Copy the data word for word, keeping every line.

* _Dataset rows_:

· · · · · · ·

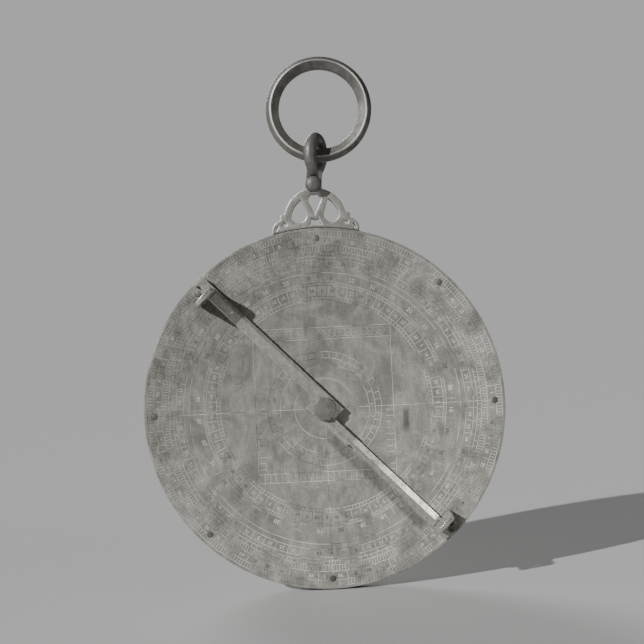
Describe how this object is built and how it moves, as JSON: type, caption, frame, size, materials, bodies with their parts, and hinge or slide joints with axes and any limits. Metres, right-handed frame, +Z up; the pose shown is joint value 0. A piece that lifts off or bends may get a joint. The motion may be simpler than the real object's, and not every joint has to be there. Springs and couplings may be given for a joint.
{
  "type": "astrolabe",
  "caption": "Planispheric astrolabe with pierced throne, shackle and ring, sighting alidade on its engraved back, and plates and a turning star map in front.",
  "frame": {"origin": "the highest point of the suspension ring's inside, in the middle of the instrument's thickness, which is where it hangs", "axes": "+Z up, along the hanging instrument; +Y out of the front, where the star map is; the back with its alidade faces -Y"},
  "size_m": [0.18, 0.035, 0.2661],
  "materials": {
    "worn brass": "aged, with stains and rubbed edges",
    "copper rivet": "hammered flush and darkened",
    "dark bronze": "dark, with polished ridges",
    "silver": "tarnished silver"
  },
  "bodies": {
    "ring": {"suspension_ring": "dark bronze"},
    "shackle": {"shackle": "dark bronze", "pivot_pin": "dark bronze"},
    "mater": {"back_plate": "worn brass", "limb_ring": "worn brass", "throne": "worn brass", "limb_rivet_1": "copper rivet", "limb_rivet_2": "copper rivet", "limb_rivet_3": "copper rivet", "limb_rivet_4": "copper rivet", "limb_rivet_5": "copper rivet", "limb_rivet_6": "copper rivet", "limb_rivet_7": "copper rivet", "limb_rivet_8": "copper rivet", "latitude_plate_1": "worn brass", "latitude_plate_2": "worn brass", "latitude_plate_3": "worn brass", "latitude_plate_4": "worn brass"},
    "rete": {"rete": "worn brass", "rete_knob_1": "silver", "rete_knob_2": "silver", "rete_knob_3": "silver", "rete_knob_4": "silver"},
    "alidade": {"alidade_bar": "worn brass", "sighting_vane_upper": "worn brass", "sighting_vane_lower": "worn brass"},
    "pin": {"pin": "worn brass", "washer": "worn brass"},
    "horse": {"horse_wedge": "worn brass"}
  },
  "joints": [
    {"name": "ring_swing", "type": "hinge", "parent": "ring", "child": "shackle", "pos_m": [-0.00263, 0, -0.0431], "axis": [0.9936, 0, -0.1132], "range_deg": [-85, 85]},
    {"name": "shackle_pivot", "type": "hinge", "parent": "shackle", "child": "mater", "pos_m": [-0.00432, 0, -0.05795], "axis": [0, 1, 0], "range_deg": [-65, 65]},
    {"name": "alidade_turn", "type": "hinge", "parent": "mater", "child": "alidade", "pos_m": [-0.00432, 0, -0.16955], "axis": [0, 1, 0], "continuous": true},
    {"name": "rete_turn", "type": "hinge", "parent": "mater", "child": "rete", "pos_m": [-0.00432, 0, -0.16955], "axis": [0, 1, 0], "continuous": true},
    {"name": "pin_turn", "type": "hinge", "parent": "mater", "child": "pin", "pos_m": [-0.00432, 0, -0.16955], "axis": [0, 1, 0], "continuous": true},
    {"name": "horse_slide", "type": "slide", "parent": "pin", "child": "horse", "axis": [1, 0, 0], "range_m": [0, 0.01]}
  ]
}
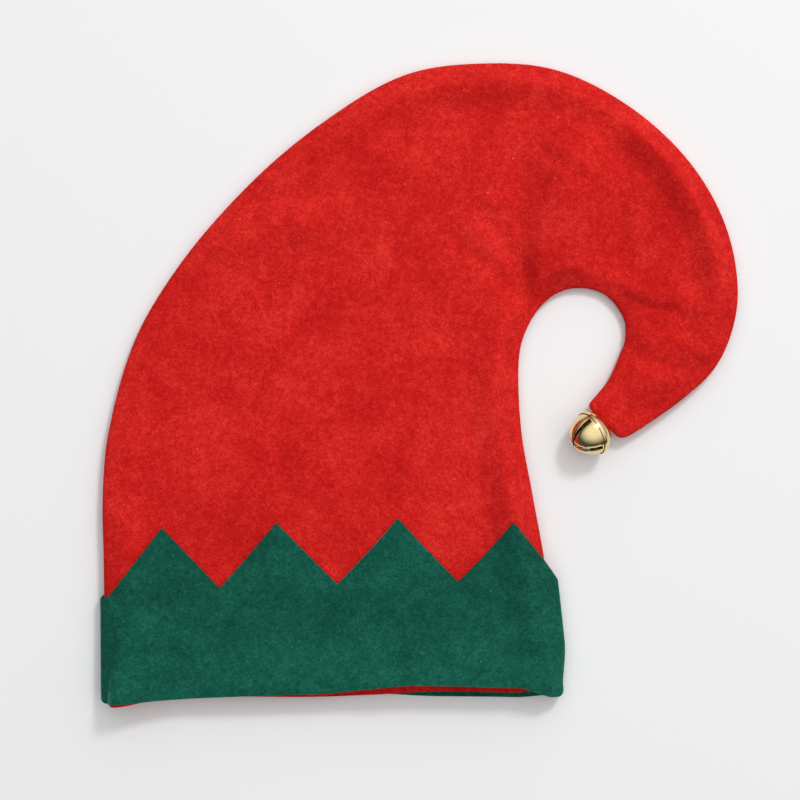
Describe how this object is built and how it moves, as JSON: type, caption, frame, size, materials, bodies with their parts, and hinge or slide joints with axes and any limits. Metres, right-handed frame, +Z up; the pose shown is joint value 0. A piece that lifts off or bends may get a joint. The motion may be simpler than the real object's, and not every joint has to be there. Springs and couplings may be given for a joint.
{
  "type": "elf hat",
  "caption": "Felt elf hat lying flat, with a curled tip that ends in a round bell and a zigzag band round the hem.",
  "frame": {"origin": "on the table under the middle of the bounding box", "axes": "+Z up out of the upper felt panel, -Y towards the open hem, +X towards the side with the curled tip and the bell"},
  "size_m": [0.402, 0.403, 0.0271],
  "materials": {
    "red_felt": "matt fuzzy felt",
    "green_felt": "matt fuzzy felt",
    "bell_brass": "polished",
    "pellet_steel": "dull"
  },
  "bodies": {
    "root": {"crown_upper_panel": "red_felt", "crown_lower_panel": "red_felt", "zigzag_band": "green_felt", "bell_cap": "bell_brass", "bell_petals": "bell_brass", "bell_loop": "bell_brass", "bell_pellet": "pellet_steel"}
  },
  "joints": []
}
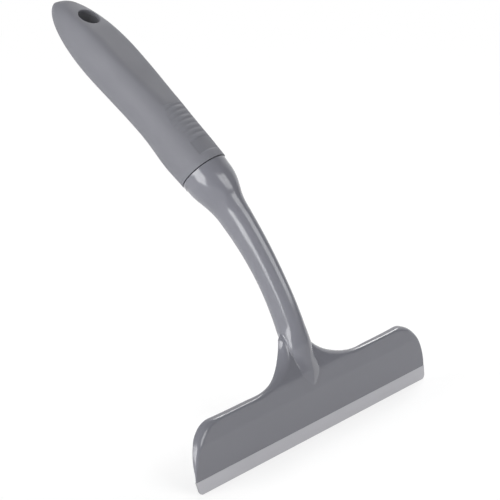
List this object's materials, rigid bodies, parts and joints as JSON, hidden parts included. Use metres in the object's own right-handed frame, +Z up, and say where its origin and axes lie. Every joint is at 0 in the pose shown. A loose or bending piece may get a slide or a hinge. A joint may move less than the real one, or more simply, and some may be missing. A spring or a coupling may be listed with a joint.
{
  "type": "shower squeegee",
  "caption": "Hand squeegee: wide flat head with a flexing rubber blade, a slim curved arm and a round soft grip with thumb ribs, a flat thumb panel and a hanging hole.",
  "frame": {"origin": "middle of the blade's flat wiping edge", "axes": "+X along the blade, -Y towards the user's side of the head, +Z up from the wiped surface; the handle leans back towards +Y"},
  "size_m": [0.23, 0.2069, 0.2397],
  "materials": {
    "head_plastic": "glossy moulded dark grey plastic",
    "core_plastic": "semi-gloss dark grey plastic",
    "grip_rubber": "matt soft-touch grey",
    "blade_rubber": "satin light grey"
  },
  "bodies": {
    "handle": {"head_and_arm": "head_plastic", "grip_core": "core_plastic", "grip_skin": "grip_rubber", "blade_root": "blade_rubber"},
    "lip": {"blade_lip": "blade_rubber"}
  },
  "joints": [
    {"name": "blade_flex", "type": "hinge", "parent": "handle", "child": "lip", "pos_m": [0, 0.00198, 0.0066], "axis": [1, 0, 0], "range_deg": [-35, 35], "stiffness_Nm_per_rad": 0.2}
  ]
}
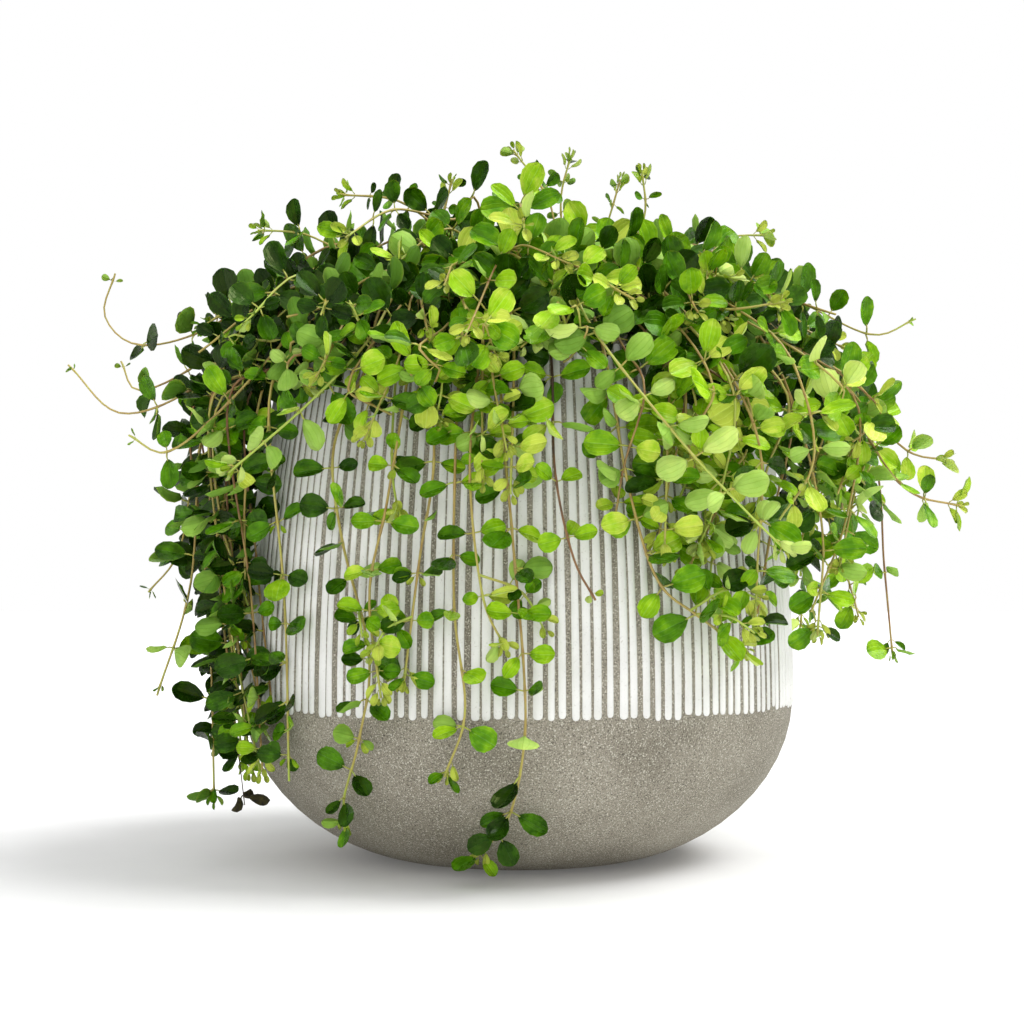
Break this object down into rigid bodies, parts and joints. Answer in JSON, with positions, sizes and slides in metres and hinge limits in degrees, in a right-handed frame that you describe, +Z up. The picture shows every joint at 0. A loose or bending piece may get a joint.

· · · · · · ·

* _Answer to the problem_:
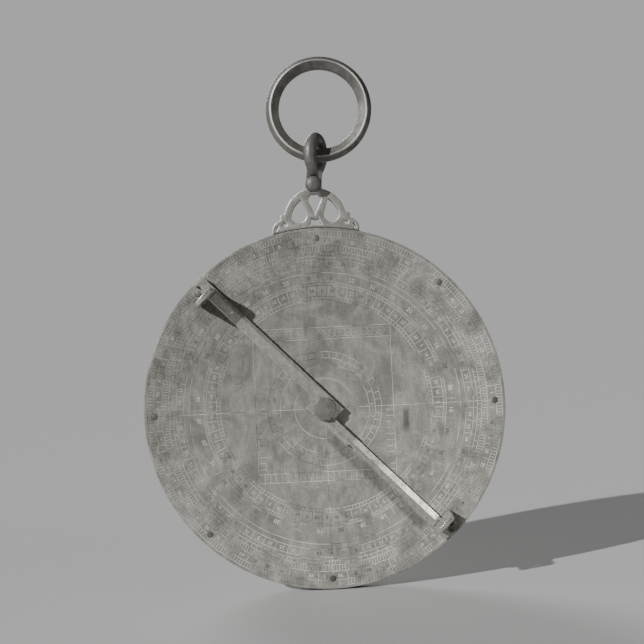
Describe how this object is built and how it moves, as JSON: type, caption, frame, size, materials, bodies with their parts, and hinge or slide joints with axes and any limits. Metres, right-handed frame, +Z up; the pose shown is joint value 0. A piece that lifts off or bends may get a joint. The motion may be simpler than the real object's, and not every joint has to be there. Springs and couplings may be given for a joint.
{
  "type": "astrolabe",
  "caption": "Planispheric astrolabe with pierced throne, shackle and ring, sighting alidade on its engraved back, and plates and a turning star map in front.",
  "frame": {"origin": "the highest point of the suspension ring's inside, in the middle of the instrument's thickness, which is where it hangs", "axes": "+Z up, along the hanging instrument; +Y out of the front, where the star map is; the back with its alidade faces -Y"},
  "size_m": [0.18, 0.035, 0.2661],
  "materials": {
    "worn brass": "aged, with stains and rubbed edges",
    "copper rivet": "hammered flush and darkened",
    "dark bronze": "dark, with polished ridges",
    "silver": "tarnished silver"
  },
  "bodies": {
    "ring": {"suspension_ring": "dark bronze"},
    "shackle": {"shackle": "dark bronze", "pivot_pin": "dark bronze"},
    "mater": {"back_plate": "worn brass", "limb_ring": "worn brass", "throne": "worn brass", "limb_rivet_1": "copper rivet", "limb_rivet_2": "copper rivet", "limb_rivet_3": "copper rivet", "limb_rivet_4": "copper rivet", "limb_rivet_5": "copper rivet", "limb_rivet_6": "copper rivet", "limb_rivet_7": "copper rivet", "limb_rivet_8": "copper rivet", "latitude_plate_1": "worn brass", "latitude_plate_2": "worn brass", "latitude_plate_3": "worn brass", "latitude_plate_4": "worn brass"},
    "rete": {"rete": "worn brass", "rete_knob_1": "silver", "rete_knob_2": "silver", "rete_knob_3": "silver", "rete_knob_4": "silver"},
    "alidade": {"alidade_bar": "worn brass", "sighting_vane_upper": "worn brass", "sighting_vane_lower": "worn brass"},
    "pin": {"pin": "worn brass", "washer": "worn brass"},
    "horse": {"horse_wedge": "worn brass"}
  },
  "joints": [
    {"name": "ring_swing", "type": "hinge", "parent": "ring", "child": "shackle", "pos_m": [-0.00263, 0, -0.0431], "axis": [0.9936, 0, -0.1132], "range_deg": [-85, 85]},
    {"name": "shackle_pivot", "type": "hinge", "parent": "shackle", "child": "mater", "pos_m": [-0.00432, 0, -0.05795], "axis": [0, 1, 0], "range_deg": [-65, 65]},
    {"name": "alidade_turn", "type": "hinge", "parent": "mater", "child": "alidade", "pos_m": [-0.00432, 0, -0.16955], "axis": [0, 1, 0], "continuous": true},
    {"name": "rete_turn", "type": "hinge", "parent": "mater", "child": "rete", "pos_m": [-0.00432, 0, -0.16955], "axis": [0, 1, 0], "continuous": true},
    {"name": "pin_turn", "type": "hinge", "parent": "mater", "child": "pin", "pos_m": [-0.00432, 0, -0.16955], "axis": [0, 1, 0], "continuous": true},
    {"name": "horse_slide", "type": "slide", "parent": "pin", "child": "horse", "axis": [1, 0, 0], "range_m": [0, 0.01]}
  ]
}
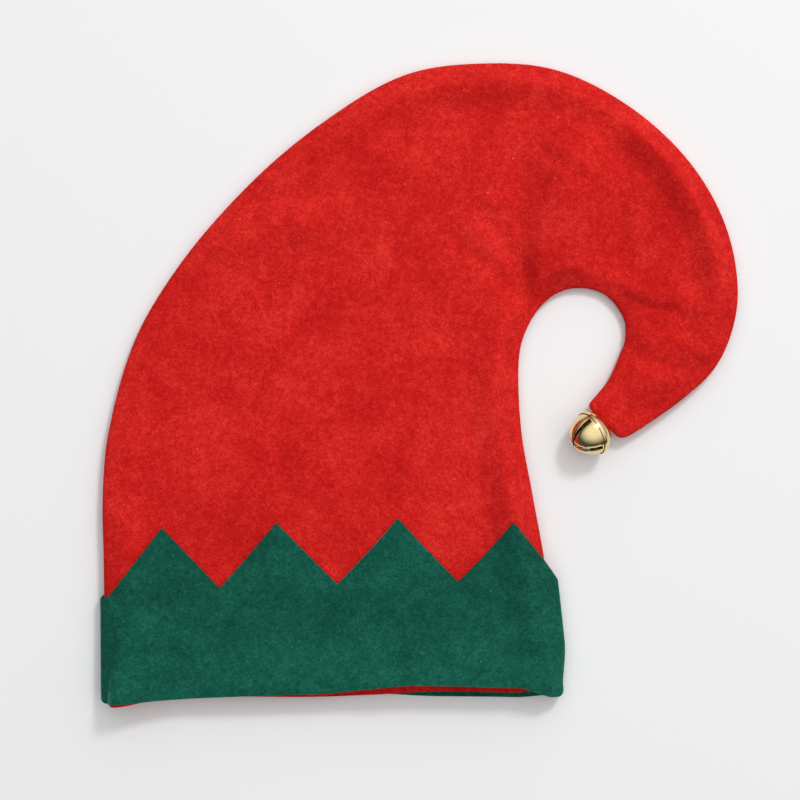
Describe how this object is built and how it moves, as JSON: type, caption, frame, size, materials, bodies with their parts, and hinge or slide joints with axes and any limits. Metres, right-handed frame, +Z up; the pose shown is joint value 0. A piece that lifts off or bends may get a joint. The motion may be simpler than the real object's, and not every joint has to be there. Springs and couplings may be given for a joint.
{
  "type": "elf hat",
  "caption": "Felt elf hat lying flat, with a curled tip that ends in a round bell and a zigzag band round the hem.",
  "frame": {"origin": "on the table under the middle of the bounding box", "axes": "+Z up out of the upper felt panel, -Y towards the open hem, +X towards the side with the curled tip and the bell"},
  "size_m": [0.402, 0.403, 0.0271],
  "materials": {
    "red_felt": "matt fuzzy felt",
    "green_felt": "matt fuzzy felt",
    "bell_brass": "polished",
    "pellet_steel": "dull"
  },
  "bodies": {
    "root": {"crown_upper_panel": "red_felt", "crown_lower_panel": "red_felt", "zigzag_band": "green_felt", "bell_cap": "bell_brass", "bell_petals": "bell_brass", "bell_loop": "bell_brass", "bell_pellet": "pellet_steel"}
  },
  "joints": []
}
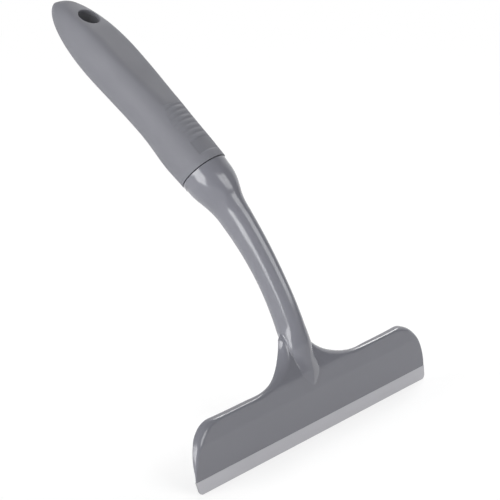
List this object's materials, rigid bodies, parts and joints as JSON, hidden parts included. Use metres in the object's own right-handed frame, +Z up, and say where its origin and axes lie. Every joint is at 0 in the pose shown. A loose or bending piece may get a slide or a hinge. A joint may move less than the real one, or more simply, and some may be missing. A spring or a coupling may be listed with a joint.
{
  "type": "shower squeegee",
  "caption": "Hand squeegee: wide flat head with a flexing rubber blade, a slim curved arm and a round soft grip with thumb ribs, a flat thumb panel and a hanging hole.",
  "frame": {"origin": "middle of the blade's flat wiping edge", "axes": "+X along the blade, -Y towards the user's side of the head, +Z up from the wiped surface; the handle leans back towards +Y"},
  "size_m": [0.23, 0.2069, 0.2397],
  "materials": {
    "head_plastic": "glossy moulded dark grey plastic",
    "core_plastic": "semi-gloss dark grey plastic",
    "grip_rubber": "matt soft-touch grey",
    "blade_rubber": "satin light grey"
  },
  "bodies": {
    "handle": {"head_and_arm": "head_plastic", "grip_core": "core_plastic", "grip_skin": "grip_rubber", "blade_root": "blade_rubber"},
    "lip": {"blade_lip": "blade_rubber"}
  },
  "joints": [
    {"name": "blade_flex", "type": "hinge", "parent": "handle", "child": "lip", "pos_m": [0, 0.00198, 0.0066], "axis": [1, 0, 0], "range_deg": [-35, 35], "stiffness_Nm_per_rad": 0.2}
  ]
}
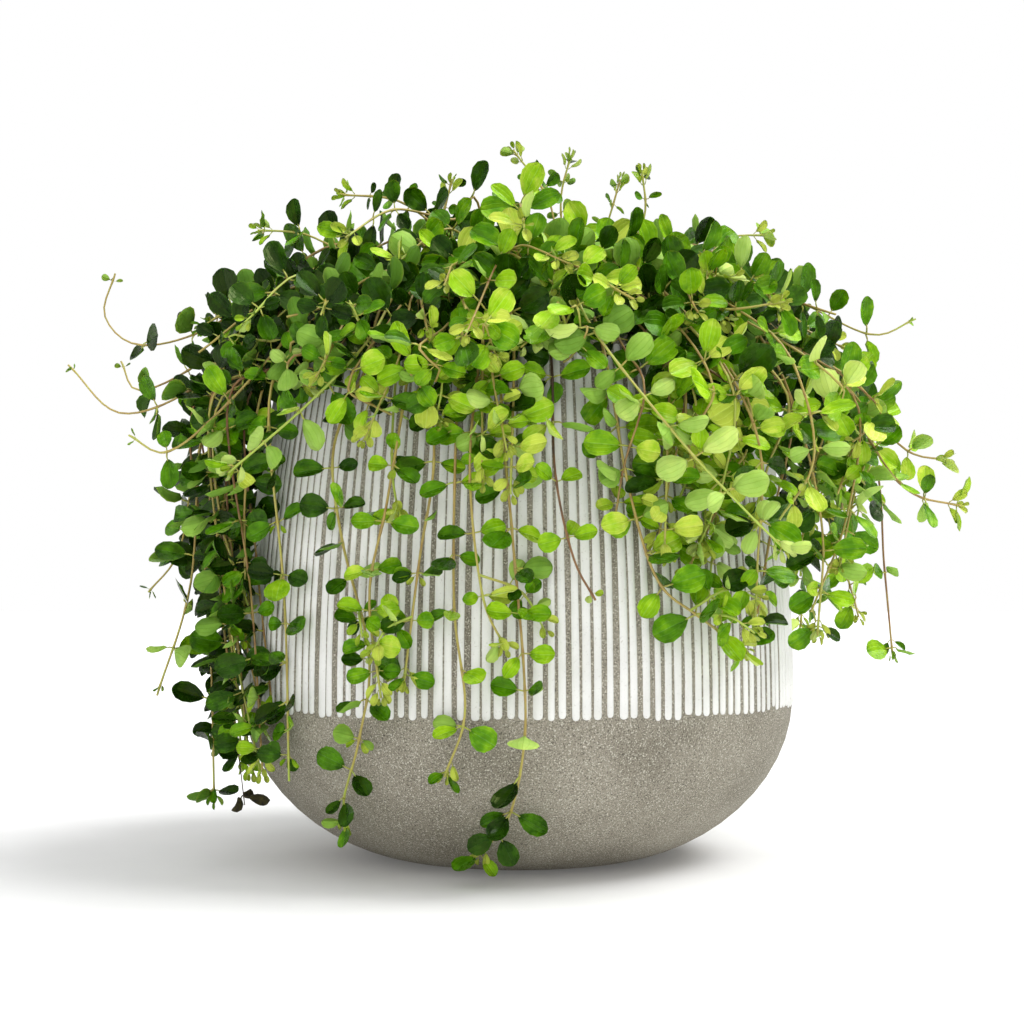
Break this object down into rigid bodies, parts and joints. Answer in JSON, with positions, sizes and slides in metres and hinge limits in degrees, in a right-handed frame that you describe, +Z up. The picture shows every joint at 0. A loose or bending piece may get a joint.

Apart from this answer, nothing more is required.